I also found myself eye-rolling at the scene in which all of the kids are in the hall of mirrors, with the usually mute Joey finding his ‘dream power’ of being able to break all of the mirrors with his newly found voice. ‘Oh please!’ I thought. I wonder if his voice will be able to shatter the blades on Freddy’s glove. There’s only one way to find out, Joey.
Another eye-roll of a scene is the ending in which Freddy kills Nancy after pretending to be her father. Kristen then holds Nancy’s dead body in her arms whilst she weeps hysterically as if Nancy is some kind of martyr figure. Enough of the overly emotional teeny crap.

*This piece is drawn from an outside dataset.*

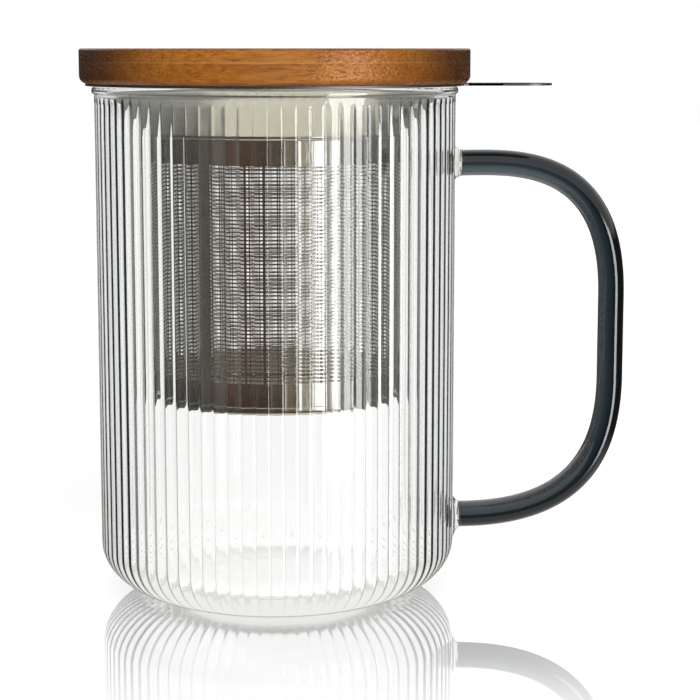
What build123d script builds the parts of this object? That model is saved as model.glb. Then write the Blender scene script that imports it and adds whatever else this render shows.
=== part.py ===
from build123d import *
from math import ceil, cos, pi, radians, sin, tan
import os

# Lidded glass tea mug with a lift-out steel infuser.
# Millimetres. The origin is the centre of the base, +Z is up and the handle points to +X.

round_flats = 84  # round pieces are drawn with that many flats

# ---- Glass body ----
mug_height = 121.2  # base to the top of the rim
mug_radius = 42.5  # over the crests of the reeds
glass_wall = 2.0
base_thickness = 3.0
corner_reach = 17.2  # how far the rounded lower corner reaches in from the wall
corner_height = 12.4
corner_bands = 4  # flat bands that the corner is drawn in, from the wall to the base
reed_count = 84
reed_flats = 3  # each convex reed is drawn in that many flats
reed_depth = 0.28  # from crest to groove
reed_fade = 3.4  # height over which the reeds run out, up into the rim's bead
rim_bead_height = 1.9
rim_bead_overhang = 0.6  # how far the fire-polished bead stands out of the wall
rim_round = 0.7

# ---- Handle, a bent rod of oval section ----
handle_reach = 37.6  # from the glass to the middle of the grip
handle_drop = 18.2  # rim's top to the upper arm's middle
handle_bottom = 17.8  # height of the lower arm's middle
rod_thickness = 6.1  # seen from the side
rod_width = 7.6  # seen from the front
upper_bend_drop = 31.2  # height that the upper bend takes up
upper_arm_pull = 11.5  # how far the arm runs on before it bends away
upper_grip_pull = 33.9  # how far the grip runs on into that bend
lower_bend_rise = 34.2
lower_arm_pull = 30.0
lower_grip_pull = 17.8
rod_sides = 24  # flats round the oval section
bend_steps = 8  # sections that each bend is drawn through

# ---- Weld pads between the glass and the rod ----
pad_length = 2.0  # from the crests to the rod's end
pad_neck = 0.75  # from the crests to the waist of the flare
pad_spread = 1.2  # how much wider than the rod the foot is, to each side
upper_pad_height = 8.7
lower_pad_height = 11.8
lower_pad_sag = 0.9  # how far its foot hangs below the arm's middle

# ---- Infuser ----
steel = 0.5  # sheet of the collar
flange_overhang = 2.0  # past the crests of the glass
flange_fold = 1.0  # radius of the fold into the funnel, at the sheet's middle
mouth_clearance = 1.1  # between the bore and the funnel's mouth
mouth_drop = 2.2  # upright part of the mouth, from the rim's top
funnel_depth = 11.7  # rim's top to the funnel's shoulder
throat_step = 1.2  # how far the shoulder stands out of the sleeve
spigot_length = 3.5  # the part of the collar that the sleeve is welded to
weld_gap = 0.05
tab_length = 20.7  # past the flange's edge
tab_width = 14.0
sleeve_radius = 28.7
sleeve_sheet = 0.3
infuser_depth = 73.9  # rim's top to the bottom of the basket
cap_sheet = 0.3
cap_height = 1.8
cap_round = 0.9
floor_rings = 3
floor_slot = 1.4
floor_pitch = 6.5  # between the rings, and between the slots of one

# ---- Lid ----
lid_overhang = 3.4  # past the crests of the glass
lid_thickness = 8.1
lid_top_round = 0.5
lid_lower_round = 1.8
plug_height = 3.5
plug_clearance = 1.9  # between the plug and the funnel's mouth
groove_depth = 1.5
groove_height = 1.6
groove_drop = 0.5  # from the lid's underside to the groove

# ---- Seal, a silicone ring in the plug's groove ----
seal_clearance = 0.2  # between the relaxed lip and the funnel's mouth
seal_fit = 0.04
seal_lip = 0.5  # thickness of the lip's edge

# ---- Worked out from the sizes above ----
bore_radius = mug_radius - glass_wall
handle_top = mug_height - handle_drop
grip_x = mug_radius + handle_reach
rod_start = mug_radius + pad_length
flange_radius = mug_radius + flange_overhang
flange_top = mug_height + steel
mouth_radius = bore_radius - mouth_clearance
mouth_inside = mouth_radius - steel
shoulder_z = mug_height - funnel_depth
shoulder_radius = sleeve_radius + throat_step
spigot_radius = sleeve_radius - sleeve_sheet - weld_gap
basket_bottom = mug_height - infuser_depth
lid_radius = mug_radius + lid_overhang
plug_radius = mouth_inside - plug_clearance
groove_radius = plug_radius - groove_depth
groove_top = flange_top - groove_drop
groove_low = groove_top - groove_height
level = 1e-6  # a smaller rise of an outline is none

os.makedirs("parts", exist_ok=True)


def write(name, solid):
    export_step(solid, f"parts/{name}.step")


def eased(before, corner, after, size):
    """A corner rounded by that radius: the ends of a few flats, more of them on a larger rounding."""
    corner, before, after = Vector(*corner), Vector(*before), Vector(*after)
    to_before, to_after = (before - corner).normalized(), (after - corner).normalized()
    half_angle = radians(to_before.get_angle(to_after)) / 2
    centre = corner + (to_before + to_after).normalized() * (size / sin(half_angle))
    start = corner + to_before * (size / tan(half_angle)) - centre
    axis = Axis((0, 0, 0), start.cross(corner + to_after * (size / tan(half_angle)) - centre))
    flats = ceil(size**0.5)
    turn = 180 - 2 * half_angle * 180 / pi
    return [centre + start.rotate(axis, turn * flat / flats) for flat in range(flats + 1)]


def profile(*corners):
    """The points of an outline. A corner is (radius, height), or (radius, height, rounding)."""
    points = []
    for i, corner in enumerate(corners):
        if len(corner) == 3:
            after = corners[(i + 1) % len(corners)]
            points += eased(corners[i - 1][:2], corner[:2], after[:2], corner[2])
        else:
            points.append(Vector(*corner))
    return points


def rising_runs(outline):
    """The stretches of a closed outline along which it rises, clear of the axis."""
    runs = [outline[:1]]
    for before, point in zip(outline, outline[1:] + outline[:1]):
        if point.Y - before.Y > level:
            runs[-1].append(point)
        else:
            runs.append([point])
    return [run for run in runs if len(run) > 1 and run[0].X > level]


def on_ring(radius, angle, z):
    return Vector(radius * cos(angle), radius * sin(angle), z)


def through(rings):
    """A solid through level rings of points, with a flat wherever two neighbours of two rings meet."""
    faces = [Face(Polyline(*ring, close=True)) for ring in (rings[0], rings[-1])]
    for low, high in zip(rings, rings[1:]):
        for i in range(len(low)):
            faces.append(Face(Polyline(low[i - 1], low[i], high[i], high[i - 1], close=True)))
    return Solid(Shell(faces))


def drum(run):
    """A solid round piece whose side goes through those (radius, height) points."""
    angles = [2 * pi * i / round_flats for i in range(round_flats)]
    return through([[on_ring(point.X, angle, point.Y) for angle in angles] for point in run])


def turned(*corners):
    """A round piece about Z, drawn with flats. Its outline goes up the outside and down the inside."""
    outline = profile(*corners)
    piece = Part() + [drum(run) for run in rising_runs(outline)]
    hollows = [drum(run) for run in rising_runs(outline[::-1])]
    return piece - hollows if hollows else piece


# ---- Glass body ----


def reeded_ring(radius, depth, z):
    """A level ring of convex reeds out to the radius, with a groove between each two."""
    around = reed_count * reed_flats
    ring = []
    for i in range(around):
        in_groove = i % reed_flats == 0
        ring.append(on_ring(radius - depth if in_groove else radius, 2 * pi * i / around, z))
    return ring


def corner_ring(turn, wall=0.0, floor=0.0):
    """Radius and height of the oval lower corner, from a quarter turn at the floor to none at the wall."""
    radius = mug_radius - corner_reach + (corner_reach - wall) * cos(turn)
    return radius, corner_height - (corner_height - floor) * sin(turn)


corner_turns = [pi / 2 * (1 - band / corner_bands) for band in range(corner_bands + 1)]


def mug_outside():
    """The reeded wall. The reeds narrow as they follow the corner inwards, and run out under the bead."""
    rings = []
    for turn in corner_turns:
        radius, z = corner_ring(turn)
        rings.append(reeded_ring(radius, reed_depth * radius / mug_radius, z))
    fade_end = mug_height - rim_bead_height / 2
    rings.append(reeded_ring(mug_radius, reed_depth, fade_end - reed_fade))
    plain_ring = reeded_ring(mug_radius, 0, fade_end)
    fade = loft([Face(Polyline(*ring, close=True)) for ring in (rings[-1], plain_ring)], ruled=True)
    return through(rings) + fade


def mug_inside():
    """The space inside. It widens at the rim and runs on above the mug, so that it cuts it open."""
    above = mug_height + rim_round
    return turned(
        (0, base_thickness),
        *[corner_ring(turn, glass_wall, base_thickness) for turn in corner_turns],
        (bore_radius, mug_height - rim_round),
        (bore_radius + 2 * rim_round, above),
        (0, above),
    )


def rim_bead():
    """The fire-polished bead, still a whole disc."""
    outer, low = mug_radius + rim_bead_overhang, mug_height - rim_bead_height
    return turned((0, low), (outer, low), (outer, mug_height, rim_round), (0, mug_height))


outside = mug_outside()
write("mug_body", outside + rim_bead() - mug_inside())


# ---- Handle and its weld pads ----


def oval(place, height, width):
    """An oval face across the rod, in that plane."""
    return place * scale(RegularPolygon(1, rod_sides), (width / 2, height / 2, 1))


def upright(x, z):
    """The plane across the X axis there, with its own X to the side."""
    return Plane(origin=(x, 0, z), x_dir=(0, 1, 0), z_dir=(1, 0, 0))


def rod():
    """The rod, drawn through sections across its two bends, with the straight grip between them."""
    bend_start = handle_top - upper_bend_drop
    bend_end = handle_bottom + lower_bend_rise
    upper = Bezier(
        (rod_start, 0, handle_top),
        (rod_start + upper_arm_pull, 0, handle_top),
        (grip_x, 0, bend_start + upper_grip_pull),
        (grip_x, 0, bend_start),
    )
    lower = Bezier(
        (grip_x, 0, bend_end),
        (grip_x, 0, bend_end - lower_grip_pull),
        (rod_start + lower_arm_pull, 0, handle_bottom),
        (rod_start, 0, handle_bottom),
    )
    sections = []
    for bend in (upper, lower):
        for step in range(bend_steps + 1):
            along = step / bend_steps
            across = Plane(origin=bend @ along, x_dir=(0, 1, 0), z_dir=bend % along)
            sections.append(oval(across, rod_thickness, rod_width))
    return loft(sections, ruled=True)


def weld_pad(arm_z, foot_height, sag=0.0):
    """A flared gather of glass. Its foot is cut to the reeds, so that both fuse over a whole face."""
    foot_width = rod_width + 2 * pad_spread
    waist_height = rod_thickness + (foot_height - rod_thickness) * 0.4
    waist_width = rod_width + pad_spread * 0.8
    pad = loft(
        [
            oval(upright(mug_radius - glass_wall / 2, arm_z - sag), foot_height, foot_width),
            oval(upright(mug_radius, arm_z - sag), foot_height, foot_width),
            oval(upright(mug_radius + pad_neck, arm_z - sag / 2), waist_height, waist_width),
            oval(upright(rod_start, arm_z), rod_thickness, rod_width),
        ],
        ruled=True,
    )
    return pad - outside


write("handle", rod())
write("upper_handle_pad", weld_pad(handle_top, upper_pad_height))
write("lower_handle_pad", weld_pad(handle_bottom, lower_pad_height, lower_pad_sag))


# ---- Infuser ----


def sheet_outline(middle):
    """A steel sheet's outline from its middle line, with mitred bends: up one side and back down the other."""
    runs = [(end - start).normalized() for start, end in zip(middle, middle[1:])]
    right, left = [], []
    for point, before, after in zip(middle, runs[:1] + runs, runs + runs[-1:]):
        along = (before + after).normalized()
        across = along.rotate(Axis.Z, -90) * (steel / 2 / along.dot(before))
        right.append(point + across)
        left.append(point - across)
    return [(point.X, point.Y) for point in right + left[::-1]]


def collar():
    """One sheet from the spigot over the shoulder, up the funnel and out to the flange's edge."""
    half = steel / 2
    middle = profile(
        (spigot_radius - half, shoulder_z - spigot_length),
        (spigot_radius - half, shoulder_z + half),
        (shoulder_radius - half, shoulder_z + half),
        (mouth_radius - half, mug_height - mouth_drop),
        (mouth_radius - half, mug_height + half, flange_fold),
        (flange_radius, mug_height + half),
    )
    return turned(*sheet_outline(middle))


def pull_tab():
    tip = flange_radius + tab_length - tab_width / 2
    plan = Rectangle(tip, tab_width, align=(Align.MIN, Align.CENTER))
    plan += Pos(tip, 0) * Circle(tab_width / 2)
    plan -= Circle(flange_radius - steel)
    return extrude(Pos(0, 0, mug_height) * plan, steel)


def sleeve():
    low, top = basket_bottom + cap_round, shoulder_z - weld_gap
    inner = sleeve_radius - sleeve_sheet
    return turned((inner, low), (sleeve_radius, low), (sleeve_radius, top), (inner, top))


def floor_slots():
    """The slots etched through the basket's floor, in rings about its middle one."""
    slot = Rectangle(floor_slot, floor_slot)
    slots = slot
    for ring in range(1, floor_rings + 1):
        slots += PolarLocations(ring * floor_pitch, round(2 * pi * ring)) * slot
    return extrude(Pos(0, 0, basket_bottom) * slots, cap_sheet)


def cap():
    """The pressed cup under the basket, crimped round the sleeve's lower edge."""
    inner = sleeve_radius + weld_gap
    outer = inner + cap_sheet
    floor = basket_bottom + cap_sheet
    top = basket_bottom + cap_height
    pressed = turned(
        (0, basket_bottom),
        (outer, basket_bottom, cap_round),
        (outer, top),
        (inner, top),
        (inner, floor, cap_round - cap_sheet),
        (0, floor),
    )
    return pressed - floor_slots()


write("infuser_collar", collar() + pull_tab())
write("infuser_sleeve", sleeve())
write("infuser_base", cap())


# ---- Lid and seal ----


def lid():
    top = flange_top + lid_thickness
    plug_bottom = flange_top - plug_height
    return turned(
        (0, plug_bottom),
        (plug_radius, plug_bottom),
        (plug_radius, groove_low),
        (groove_radius, groove_low),
        (groove_radius, groove_top),
        (plug_radius, groove_top),
        (plug_radius, flange_top),
        (lid_radius, flange_top, lid_lower_round),
        (lid_radius, top, lid_top_round),
        (0, top),
    )


def seal():
    """A wedge-shaped ring, as high as the groove at its root and thin at the lip, by the funnel's mouth."""
    inner = groove_radius + seal_fit
    low, top = groove_low + seal_fit, groove_top - seal_fit
    middle = (low + top) / 2
    lip = mouth_inside - seal_clearance
    return turned(
        (inner, low),
        (lip, middle - seal_lip / 2),
        (lip, middle + seal_lip / 2),
        (inner, top),
    )


write("lid", lid())
write("lid_seal", seal())
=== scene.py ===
import math

import bmesh
import bpy
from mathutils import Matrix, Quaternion, Vector


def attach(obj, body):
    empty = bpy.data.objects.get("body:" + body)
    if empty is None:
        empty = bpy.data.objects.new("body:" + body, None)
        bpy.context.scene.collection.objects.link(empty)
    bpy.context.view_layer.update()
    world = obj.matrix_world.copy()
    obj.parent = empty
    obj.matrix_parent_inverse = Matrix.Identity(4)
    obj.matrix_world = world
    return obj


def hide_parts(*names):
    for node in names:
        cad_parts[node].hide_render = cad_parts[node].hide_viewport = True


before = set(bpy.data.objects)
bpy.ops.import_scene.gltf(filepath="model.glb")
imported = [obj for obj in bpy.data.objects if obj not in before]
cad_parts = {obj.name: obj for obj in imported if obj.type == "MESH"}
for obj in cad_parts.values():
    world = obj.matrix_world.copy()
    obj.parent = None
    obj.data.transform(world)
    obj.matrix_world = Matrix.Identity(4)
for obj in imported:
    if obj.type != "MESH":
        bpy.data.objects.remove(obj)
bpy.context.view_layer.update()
mm = 0.001  # sizes in the dictionaries are in millimetres
print("frame loaded:", len(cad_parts), "solids")


# node trees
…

Just as everything was in place for the first film to be a really nasty horror film with substance, but was marred by the occasional lapse into camp and fantasy (the dreadful ending, Nancy’s mother disappearing into her bed after she’s been attacked by Krueger, the starburst Freddy disappears into after Nancy turns her back on him), the third film seems to do the same but more so. Nightmare 3 could have been a nasty horror film with innovative kills and a team of teens who provide some kind of payback by kicking Freddy’s ass. The plotline regarding suicidal and self-harming teens could have also provided real substance to proceedings.
I will always hold a great deal of affection for Nightmare on Elm Street 3, but I still have a feeling that this film could have been as dark as hell whilst garnering brilliant reviews and handsome receipts at the box office but without the camp histrionics. Oh well.